В глубоком, не из себя, но в себя смотревшем взгляде была почти враждебность, когда он медленно оглянул сестру и Наташу.
Он поцеловался с сестрой рука в руку, по их привычке.
– Здравствуй, Мари, как это ты добралась? – сказал он голосом таким же ровным и чуждым, каким был его взгляд. Ежели бы он завизжал отчаянным криком, то этот крик менее бы ужаснул княжну Марью, чем звук этого голоса.
– И Николушку привезла? – сказал он также ровно и медленно и с очевидным усилием воспоминанья.
– Как твое здоровье теперь? – говорила княжна Марья, сама удивляясь тому, что она говорила.
– Это, мой друг, у доктора спрашивать надо, – сказал он, и, видимо сделав еще усилие, чтобы быть ласковым, он сказал одним ртом (видно было, что он вовсе не думал того, что говорил): – Merci, chere amie, d'etre venue. [Спасибо, милый друг, что приехала.]
Княжна Марья пожала его руку. Он чуть заметно поморщился от пожатия ее руки. Он молчал, и она не знала, что говорить. Она поняла то, что случилось с ним за два дня. В словах, в тоне его, в особенности во взгляде этом – холодном, почти враждебном взгляде – чувствовалась страшная для живого человека отчужденность от всего мирского. Он, видимо, с трудом понимал теперь все живое; но вместе с тем чувствовалось, что он не понимал живого не потому, чтобы он был лишен силы понимания, но потому, что он понимал что то другое, такое, чего не понимали и не могли понять живые и что поглощало его всего.
– Да, вот как странно судьба свела нас! – сказал он, прерывая молчание и указывая на Наташу. – Она все ходит за мной.
Княжна Марья слушала и не понимала того, что он говорил. Он, чуткий, нежный князь Андрей, как мог он говорить это при той, которую он любил и которая его любила! Ежели бы он думал жить, то не таким холодно оскорбительным тоном он сказал бы это. Ежели бы он не знал, что умрет, то как же ему не жалко было ее, как он мог при ней говорить это! Одно объяснение только могло быть этому, это то, что ему было все равно, и все равно оттого, что что то другое, важнейшее, было открыто ему.
Разговор был холодный, несвязный и прерывался беспрестанно.
– Мари проехала через Рязань, – сказала Наташа. Князь Андрей не заметил, что она называла его сестру Мари. А Наташа, при нем назвав ее так, в первый раз сама это заметила.
– Ну что же? – сказал он.
– Ей рассказывали, что Москва вся сгорела, совершенно, что будто бы…

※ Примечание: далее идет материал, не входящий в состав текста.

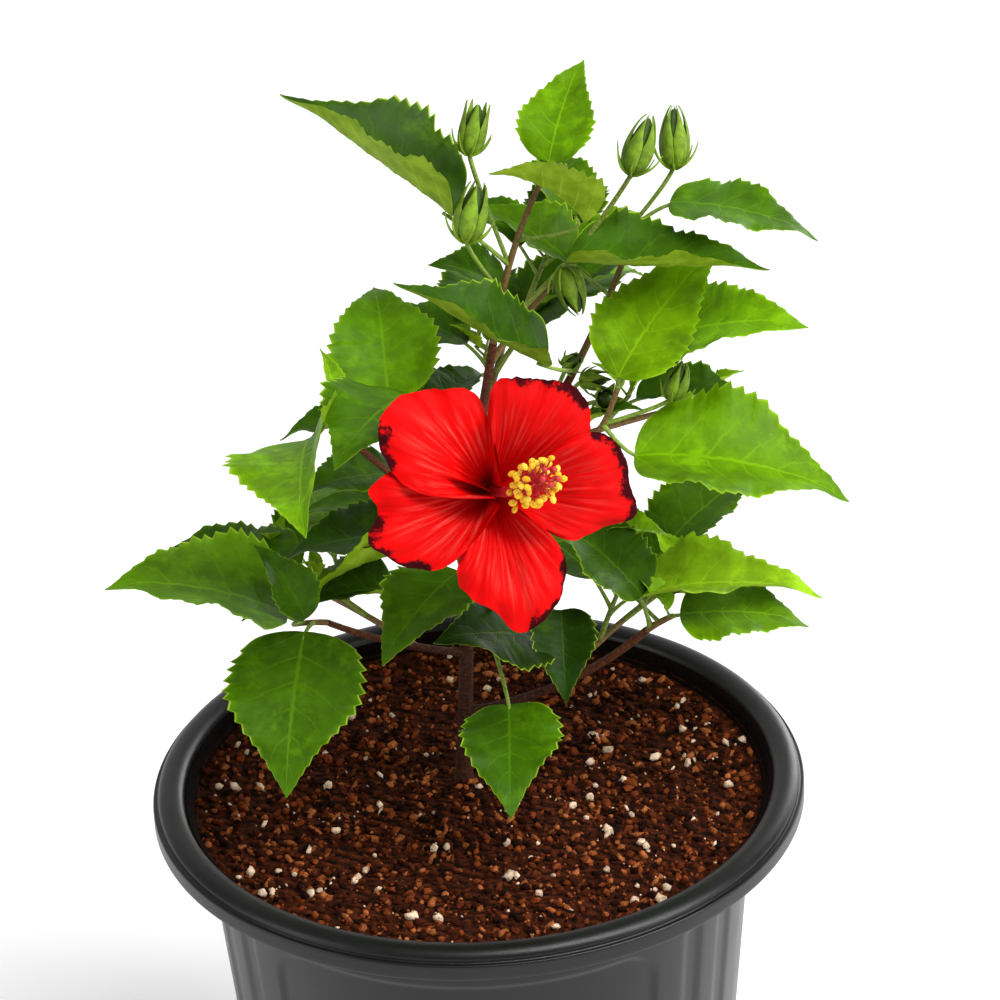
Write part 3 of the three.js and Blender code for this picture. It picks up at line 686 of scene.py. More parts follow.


# Each listed leaf's shade was fitted leaf by leaf, so it is partly the leaf's own tone and partly
# painted light and shade: leaves that lie in shade are painted darker, lit and backlit ones lighter.
MASSES = {
    "foliage_top": {
        "on": "bough_leader", "way": (72, 20, 80, 345, 64), "thick": (1.5, 1),
        "leaves": [
            leaf(1, (5, 30, 60), 62, 44, 42, 2.9, wide=30, fold=14),
            leaf(0.6, (32, 325, 24), 175, 35, 40, 1.3, wide=46, fold=40, roll=-28),
            leaf(0.45, (33, 205, 48), 160, 37, 76, 0.6, wide=60, fold=42, roll=-12, droop=-16),
            leaf(0.05, (15, 50, 60), 200, 35, 35, 1.4, wide=30, fold=20, roll=20),
        ],
        "buds": [
            bud(0.28, (37, 234, 55), 40, 70, 24, 15, 0.5), bud(0.45, (49, 197, 74), 45, 70, 21, 12, 1),
        ],
        "twig": (0.05, (82, 15, 36, 345, 60)),
        "twig_leaves": [
            leaf(0.42, (13, 282, 38), 355, 0, 74, 1.2, wide=48, fold=36, roll=5, droop=-20),
        ],
        "twig_buds": [bud(1, (1, 345, 60), 20, 70, 25, 14), bud(0.42, (5, 300, 40), 300, -60, 20, 14)],
    },
    "foliage_upper_right": {
        "on": "bough_right", "way": (68, 17, 60, 350, 72), "thick": (1.5, 1),
        "leaves": [
            leaf(0.02, (43, 253, 29), 189, 40, 68, 0.8, wide=44, fold=38, roll=-12, droop=-20, lean=20),
            leaf(0.5, (22, 190, 45), 150, 22, 42, 2.2, wide=34),
            leaf(0.95, (15, 355, 35), 345, -9, 57, 1.6, wide=38, fold=10),
        ],
        "buds": [bud(1, (24, 350, 56), 80, 75, 25, 14)],
    },
    "foliage_right": {
        "on": "bough_right", "from": 0.45, "way": (74, 330, 20, 340, 75), "thick": (1.4, 1),
        "leaves": [
            leaf(1, (5, 280, 70), 40, 35, 62, 3.2, wide=40, fold=12, roll=-15),
            leaf(0.9, (28, 60, 24), 335, 18, 68, 3.2, wide=44, fold=20, roll=-20),
            leaf(0.75, (17, 320, -35), 352, -10, 82, 2.7, wide=60, fold=25, roll=-15),
            leaf(0.5, (10, 77, 50), 340, 25, 26, 1.8),
        ],
        "buds": [bud(0.75, (27, 5, 16), 20, 70, 16, 11)],
    },
    "foliage_low_right": {
        "on": "bough_low_right", "way": (12, 345, 40, 345, 30), "thick": (1.4, 1.1),
        "leaves": [
            leaf(0.2, (14, 195, 76), 355, 2, 68, 3.9, wide=44),
            leaf(1, (6, 300, 30), 355, -4, 49, 2.4, wide=38, fold=8, roll=-8),
            leaf(0.1, (18, 240, 70), 150, 35, 44, 1.3, wide=40, fold=15),
            leaf(0.9, (5, 250, 60), 150, 40, 20, 4.0, fold=40),
            leaf(0.5, (44, 137, 39), 350, 0, 32, 4.0),
        ],
    },
    "foliage_low_left": {
        "on": "bough_low_left", "way": (14, 206, 20, 200, 5), "thick": (1.2, 1),
        "leaves": [
            leaf(0.7, (8, 200, 35), 180, 16, 69, 2.6, wide=66, fold=20, roll=15, lean=-15),
            leaf(1, (10, 305, 35), 140, 50, 34, 1.4, wide=24, fold=20),
            leaf(0.4, (10, 250, 10), 258, -42, 64, 1.5, wide=52, fold=5, droop=20),
        ],
    },
    "foliage_upper_left": {
        "on": "bough_upper_left", "way": (14, 195, 60, 340, 80), "thick": (1.2, 1),
        "leaves": [
            leaf(0.9, (14, 215, -35), 266, 0, 68, 3.1, wide=58, fold=35, roll=-35),
            leaf(1, (3, 150, 70), 120, 65, 20, 3.7, fold=50),
            leaf(0.2, (22, 35, 15), 95, 33, 53, 2.9, wide=42, droop=60, fold=15),
            leaf(0.3, (30, 352, 29), 242, 2, 60, 1.6, wide=46, fold=15),
        ],
    },
    "foliage_centre_left": {
        "on": "trunk", "from": 0.72, "way": (50, 120, 70, 120, 60), "thick": (1.4, 1),
        "leaves": [
            leaf(0.8, (16, 200, 30), 205, 8, 44, 1.3, wide=36, fold=12),
            leaf(0.35, (16, 200, 20), 185, -1, 52, 0.7, wide=42, fold=20),
            leaf(0.33, (18, 215, 10), 205, -4, 48, 2.2, wide=36, fold=35, roll=-35),
            leaf(0.1, (30, 213, 5), 195, 5, 36, 0.5, wide=36),
        ],
    },
    "foliage_front": {
        "on": "trunk", "from": 0.62, "way": (42, 290, 20, 290, 50), "thick": (1.4, 1),
        "leaves": [
            leaf(1, (22, 203, 49), 228, -20, 49, 1.5, wide=38, fold=12),
            leaf(0.4, (27, 337, -13), 215, 22, 54, 0.0, wide=38, fold=8, roll=25),
            leaf(0.6, (28, 358, 0), 270, -45, 36, 0.0, wide=28),
            leaf(0.5, (36, 288, -45), 268, -20, 52, 1.1, wide=38, fold=10),
        ],
    },
}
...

Наташа остановилась: нельзя было говорить. Он, очевидно, делал усилия, чтобы слушать, и все таки не мог.
– Да, сгорела, говорят, – сказал он. – Это очень жалко, – и он стал смотреть вперед, пальцами рассеянно расправляя усы.
– А ты встретилась с графом Николаем, Мари? – сказал вдруг князь Андрей, видимо желая сделать им приятное. – Он писал сюда, что ты ему очень полюбилась, – продолжал он просто, спокойно, видимо не в силах понимать всего того сложного значения, которое имели его слова для живых людей. – Ежели бы ты его полюбила тоже, то было бы очень хорошо… чтобы вы женились, – прибавил он несколько скорее, как бы обрадованный словами, которые он долго искал и нашел наконец. Княжна Марья слышала его слова, но они не имели для нее никакого другого значения, кроме того, что они доказывали то, как страшно далек он был теперь от всего живого.
– Что обо мне говорить! – сказала она спокойно и взглянула на Наташу. Наташа, чувствуя на себе ее взгляд, не смотрела на нее. Опять все молчали.
– Andre, ты хоч… – вдруг сказала княжна Марья содрогнувшимся голосом, – ты хочешь видеть Николушку? Он все время вспоминал о тебе.
Князь Андрей чуть заметно улыбнулся в первый раз, но княжна Марья, так знавшая его лицо, с ужасом поняла, что это была улыбка не радости, не нежности к сыну, но тихой, кроткой насмешки над тем, что княжна Марья употребляла, по ее мнению, последнее средство для приведения его в чувства.
– Да, я очень рад Николушке. Он здоров?

Когда привели к князю Андрею Николушку, испуганно смотревшего на отца, но не плакавшего, потому что никто не плакал, князь Андрей поцеловал его и, очевидно, не знал, что говорить с ним.
Когда Николушку уводили, княжна Марья подошла еще раз к брату, поцеловала его и, не в силах удерживаться более, заплакала.
Он пристально посмотрел на нее.
– Ты об Николушке? – сказал он.
Княжна Марья, плача, утвердительно нагнула голову.
– Мари, ты знаешь Еван… – но он вдруг замолчал.